#### INFORMATION SHOWN
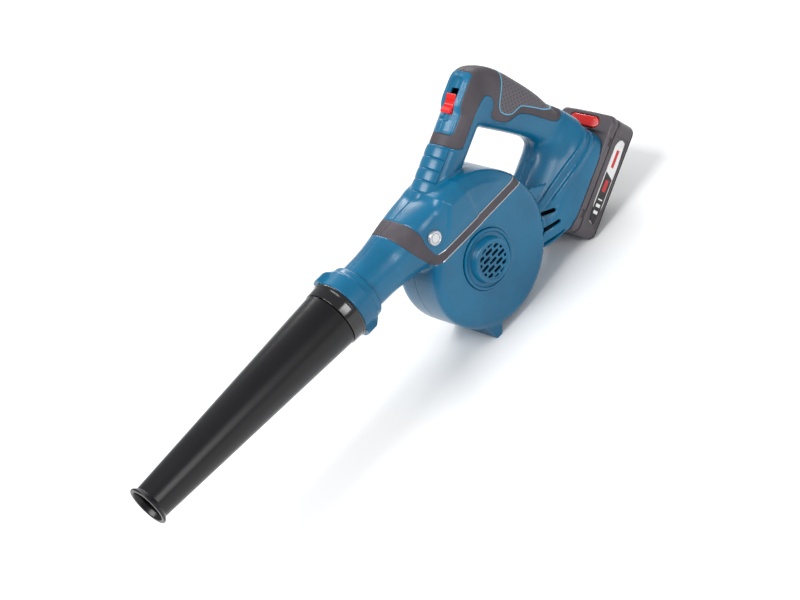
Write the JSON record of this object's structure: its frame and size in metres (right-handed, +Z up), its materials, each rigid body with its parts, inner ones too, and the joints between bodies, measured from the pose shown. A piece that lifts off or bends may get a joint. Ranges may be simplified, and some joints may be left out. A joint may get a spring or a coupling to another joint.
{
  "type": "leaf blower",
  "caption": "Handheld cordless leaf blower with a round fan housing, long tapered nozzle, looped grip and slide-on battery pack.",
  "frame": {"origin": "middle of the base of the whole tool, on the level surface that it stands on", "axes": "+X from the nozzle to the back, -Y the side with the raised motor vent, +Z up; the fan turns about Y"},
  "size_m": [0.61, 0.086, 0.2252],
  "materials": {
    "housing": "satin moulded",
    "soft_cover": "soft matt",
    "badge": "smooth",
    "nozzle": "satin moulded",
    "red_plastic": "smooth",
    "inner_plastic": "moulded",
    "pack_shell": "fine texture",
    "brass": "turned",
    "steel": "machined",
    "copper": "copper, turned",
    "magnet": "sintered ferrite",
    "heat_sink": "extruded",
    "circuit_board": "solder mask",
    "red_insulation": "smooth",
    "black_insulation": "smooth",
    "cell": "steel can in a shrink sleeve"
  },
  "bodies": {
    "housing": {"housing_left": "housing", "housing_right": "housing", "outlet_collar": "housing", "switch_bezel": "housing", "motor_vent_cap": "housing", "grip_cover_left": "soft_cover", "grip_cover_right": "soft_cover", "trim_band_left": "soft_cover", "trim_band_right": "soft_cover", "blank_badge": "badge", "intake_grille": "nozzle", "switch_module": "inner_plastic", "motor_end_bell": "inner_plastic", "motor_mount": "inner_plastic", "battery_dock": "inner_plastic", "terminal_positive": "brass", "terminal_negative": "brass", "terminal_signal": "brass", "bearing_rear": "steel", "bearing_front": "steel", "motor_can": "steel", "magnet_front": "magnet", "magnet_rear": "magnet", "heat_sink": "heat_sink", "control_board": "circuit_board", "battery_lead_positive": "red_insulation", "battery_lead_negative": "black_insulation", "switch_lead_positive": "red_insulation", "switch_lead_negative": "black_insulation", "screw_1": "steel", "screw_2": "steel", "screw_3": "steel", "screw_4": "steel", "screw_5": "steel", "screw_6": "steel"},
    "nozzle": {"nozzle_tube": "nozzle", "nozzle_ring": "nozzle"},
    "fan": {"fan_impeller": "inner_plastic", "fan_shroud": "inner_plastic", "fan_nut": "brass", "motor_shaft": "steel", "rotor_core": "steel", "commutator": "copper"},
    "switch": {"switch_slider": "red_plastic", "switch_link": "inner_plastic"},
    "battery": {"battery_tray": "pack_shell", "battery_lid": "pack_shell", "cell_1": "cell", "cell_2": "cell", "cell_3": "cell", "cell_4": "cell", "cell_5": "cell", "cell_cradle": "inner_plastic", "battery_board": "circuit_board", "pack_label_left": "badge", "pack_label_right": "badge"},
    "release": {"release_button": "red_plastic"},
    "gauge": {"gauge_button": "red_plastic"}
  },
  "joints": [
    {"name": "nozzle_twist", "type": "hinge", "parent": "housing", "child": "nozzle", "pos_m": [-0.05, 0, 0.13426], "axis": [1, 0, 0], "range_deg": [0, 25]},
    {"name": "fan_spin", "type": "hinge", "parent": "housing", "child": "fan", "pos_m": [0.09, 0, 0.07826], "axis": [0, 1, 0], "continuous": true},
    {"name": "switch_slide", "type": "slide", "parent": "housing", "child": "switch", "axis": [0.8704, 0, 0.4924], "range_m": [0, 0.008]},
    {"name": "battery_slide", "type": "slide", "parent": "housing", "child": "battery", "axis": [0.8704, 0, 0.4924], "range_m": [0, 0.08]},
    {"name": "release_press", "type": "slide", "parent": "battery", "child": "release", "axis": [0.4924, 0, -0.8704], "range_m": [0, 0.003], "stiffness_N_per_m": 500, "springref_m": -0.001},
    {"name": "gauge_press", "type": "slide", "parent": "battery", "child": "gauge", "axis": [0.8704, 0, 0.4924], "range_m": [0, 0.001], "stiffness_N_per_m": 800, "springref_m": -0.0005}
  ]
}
########
All of the data shown above must be copied exactly.

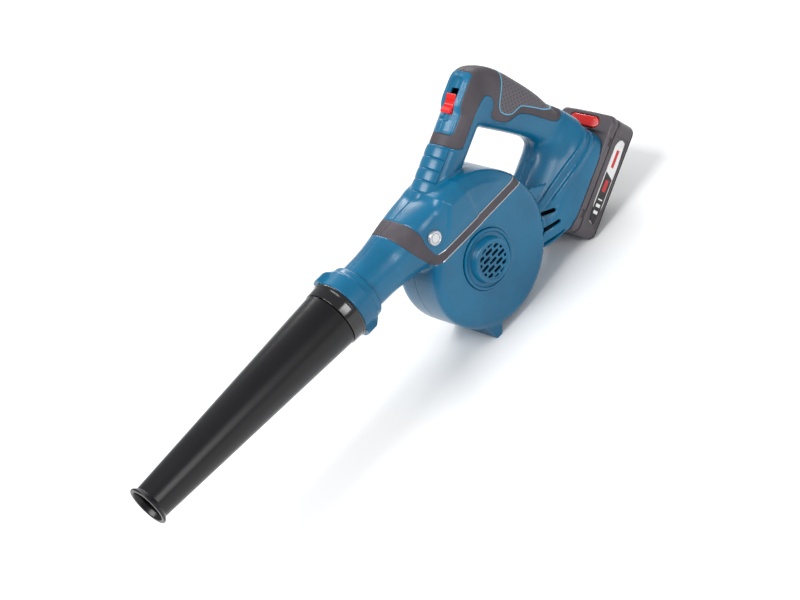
Write the JSON record of this object's structure: its frame and size in metres (right-handed, +Z up), its materials, each rigid body with its parts, inner ones too, and the joints between bodies, measured from the pose shown. A piece that lifts off or bends may get a joint. Ranges may be simplified, and some joints may be left out. A joint may get a spring or a coupling to another joint.
{
  "type": "leaf blower",
  "caption": "Handheld cordless leaf blower with a round fan housing, long tapered nozzle, looped grip and slide-on battery pack.",
  "frame": {"origin": "middle of the base of the whole tool, on the level surface that it stands on", "axes": "+X from the nozzle to the back, -Y the side with the raised motor vent, +Z up; the fan turns about Y"},
  "size_m": [0.61, 0.086, 0.2252],
  "materials": {
    "housing": "satin moulded",
    "soft_cover": "soft matt",
    "badge": "smooth",
    "nozzle": "satin moulded",
    "red_plastic": "smooth",
    "inner_plastic": "moulded",
    "pack_shell": "fine texture",
    "brass": "turned",
    "steel": "machined",
    "copper": "copper, turned",
    "magnet": "sintered ferrite",
    "heat_sink": "extruded",
    "circuit_board": "solder mask",
    "red_insulation": "smooth",
    "black_insulation": "smooth",
    "cell": "steel can in a shrink sleeve"
  },
  "bodies": {
    "housing": {"housing_left": "housing", "housing_right": "housing", "outlet_collar": "housing", "switch_bezel": "housing", "motor_vent_cap": "housing", "grip_cover_left": "soft_cover", "grip_cover_right": "soft_cover", "trim_band_left": "soft_cover", "trim_band_right": "soft_cover", "blank_badge": "badge", "intake_grille": "nozzle", "switch_module": "inner_plastic", "motor_end_bell": "inner_plastic", "motor_mount": "inner_plastic", "battery_dock": "inner_plastic", "terminal_positive": "brass", "terminal_negative": "brass", "terminal_signal": "brass", "bearing_rear": "steel", "bearing_front": "steel", "motor_can": "steel", "magnet_front": "magnet", "magnet_rear": "magnet", "heat_sink": "heat_sink", "control_board": "circuit_board", "battery_lead_positive": "red_insulation", "battery_lead_negative": "black_insulation", "switch_lead_positive": "red_insulation", "switch_lead_negative": "black_insulation", "screw_1": "steel", "screw_2": "steel", "screw_3": "steel", "screw_4": "steel", "screw_5": "steel", "screw_6": "steel"},
    "nozzle": {"nozzle_tube": "nozzle", "nozzle_ring": "nozzle"},
    "fan": {"fan_impeller": "inner_plastic", "fan_shroud": "inner_plastic", "fan_nut": "brass", "motor_shaft": "steel", "rotor_core": "steel", "commutator": "copper"},
    "switch": {"switch_slider": "red_plastic", "switch_link": "inner_plastic"},
    "battery": {"battery_tray": "pack_shell", "battery_lid": "pack_shell", "cell_1": "cell", "cell_2": "cell", "cell_3": "cell", "cell_4": "cell", "cell_5": "cell", "cell_cradle": "inner_plastic", "battery_board": "circuit_board", "pack_label_left": "badge", "pack_label_right": "badge"},
    "release": {"release_button": "red_plastic"},
    "gauge": {"gauge_button": "red_plastic"}
  },
  "joints": [
    {"name": "nozzle_twist", "type": "hinge", "parent": "housing", "child": "nozzle", "pos_m": [-0.05, 0, 0.13426], "axis": [1, 0, 0], "range_deg": [0, 25]},
    {"name": "fan_spin", "type": "hinge", "parent": "housing", "child": "fan", "pos_m": [0.09, 0, 0.07826], "axis": [0, 1, 0], "continuous": true},
    {"name": "switch_slide", "type": "slide", "parent": "housing", "child": "switch", "axis": [0.8704, 0, 0.4924], "range_m": [0, 0.008]},
    {"name": "battery_slide", "type": "slide", "parent": "housing", "child": "battery", "axis": [0.8704, 0, 0.4924], "range_m": [0, 0.08]},
    {"name": "release_press", "type": "slide", "parent": "battery", "child": "release", "axis": [0.4924, 0, -0.8704], "range_m": [0, 0.003], "stiffness_N_per_m": 500, "springref_m": -0.001},
    {"name": "gauge_press", "type": "slide", "parent": "battery", "child": "gauge", "axis": [0.8704, 0, 0.4924], "range_m": [0, 0.001], "stiffness_N_per_m": 800, "springref_m": -0.0005}
  ]
}